The most controversial issue we produced was about harm minimisation and drugs—the so-called drugs issue. Today, this topic is still important. Even more so as young people are dying at festivals.

At the time when we published [that story], a current affairs TV show came out to interview me. The TV reporter began with something like, “This student newspaper tells students what drugs are available and how to take them, but stops short of telling you where to buy them.” Even though it was a bit of beat up, the messages from Professor Saunders, who was our expert, shone through: know the risks.

There are still some authorities that think no information is best. Just in the news this week I read of one victim who took nine pills at a festival. In my day, the rule of thumb was take a half and see it if agrees with you.

An article by Stephen Cannings on Artrage, the not-for-profit that produced Perth’s Fringe Festival. Grok 1993, Issue 10.

What was your proudest moment working for Grok, and what was your worst?

I made it a priority to encourage students to get involved, just as I was encouraged when I first rang up to do a film review. We wanted new voices and new ideas. The door was always open.

I’m proud that we built the paper up and raised its profile. It was the biggest student paper in the country in terms of print run and advertising revenue. We started to see it on locations around town, and some issues disappeared quickly.

The worst, well; a few editorial judgements went astray that upset some people. It was about the approach rather than the issue at hand. Our thinking was better to be sensational than safe.

Grok’s been around for 50 years now, and has covered a lot of significant historical events and moments in Australian politics and culture. What were the moments you were capturing in the early ‘90s?

Perth was really vibrant in the ‘90s. The arts and music culture was in full swing. The city seemed to be having its own renaissance.

Student life was also changing. Universities were transitioning from a free-education period—yes, where students studied for free—to a fee-paying and international student fees business model.

The government of the day were pushing for Voluntary Student Unionism (VSU). It was a threat to student services—including Grok. We felt it was a critical period in student life.

Do you have any memories of the Student Guild at uni? And do you think it played and continues to play a necessary role in student life?

In the ‘90s the push for [VSU] was a way for conservative politics to stifle young and future leaders from getting experience, or realising their power as a collective. Cutting this small student fee also challenged the role of student bodies to work on behalf of students.

The Curtin Student Guild helped organise rallies at Parliament House. It was there you could see the state’s machinery of power rise up; you wanted to preserve student services, but were met with lines of cops. It was ideological back then, and the Liberals still do it today—now it’s called the “culture wars”.

Where have you been working since Grok? Do you think editing a student newspaper has helped form your current career in any way?

Working on a student newspaper is like being a seedling in a hothouse—you grow quickly when nourished well.

But we also had to build the plane while flying it.
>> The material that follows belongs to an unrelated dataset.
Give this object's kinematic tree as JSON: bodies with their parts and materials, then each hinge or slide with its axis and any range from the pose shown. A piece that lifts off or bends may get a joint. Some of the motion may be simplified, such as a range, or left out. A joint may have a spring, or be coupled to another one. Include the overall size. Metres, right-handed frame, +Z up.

As Editor of Grok I worked with some great people and many [of them] are still my friends today. We picked up a lot of skills and had to work hard to meet deadlines—sometimes all night.

Doing it gave me the confidence to work in the media here and overseas and I became fascinated by this dynamic industry. I’ve had the opportunity to work for a lot of large media organisations, and seen how the sausage is made.

At that time, the internet was still becoming a thing, so digital [journalism] became important to me and my future work. Though we were ostensibly a print product at the time—doing manual layouts of printed paper and using photos developed in the dark room.

Do you think the future for students in Australia looks bright, and why or why not?

There is a slow squeeze on education funding. If you have high fees, some students may think twice about following their heartfelt passions. That could be a loss. Ultimately, each generation of students faces their own challenges.

But I think the most important thing for students to know is that they co-inherit the future. They should question the status quo now if they don’t support it. They should sow their own seeds of change, in themselves and for their community. No-one else will do it for them.

In finishing, how would you summarise Grok?

Grok is a mirror, a telegraph, a gazette, a journal, and a guardian. Basically, it’s media, and media shouldn’t just be a tool for the Murdoch’s—and their ilk.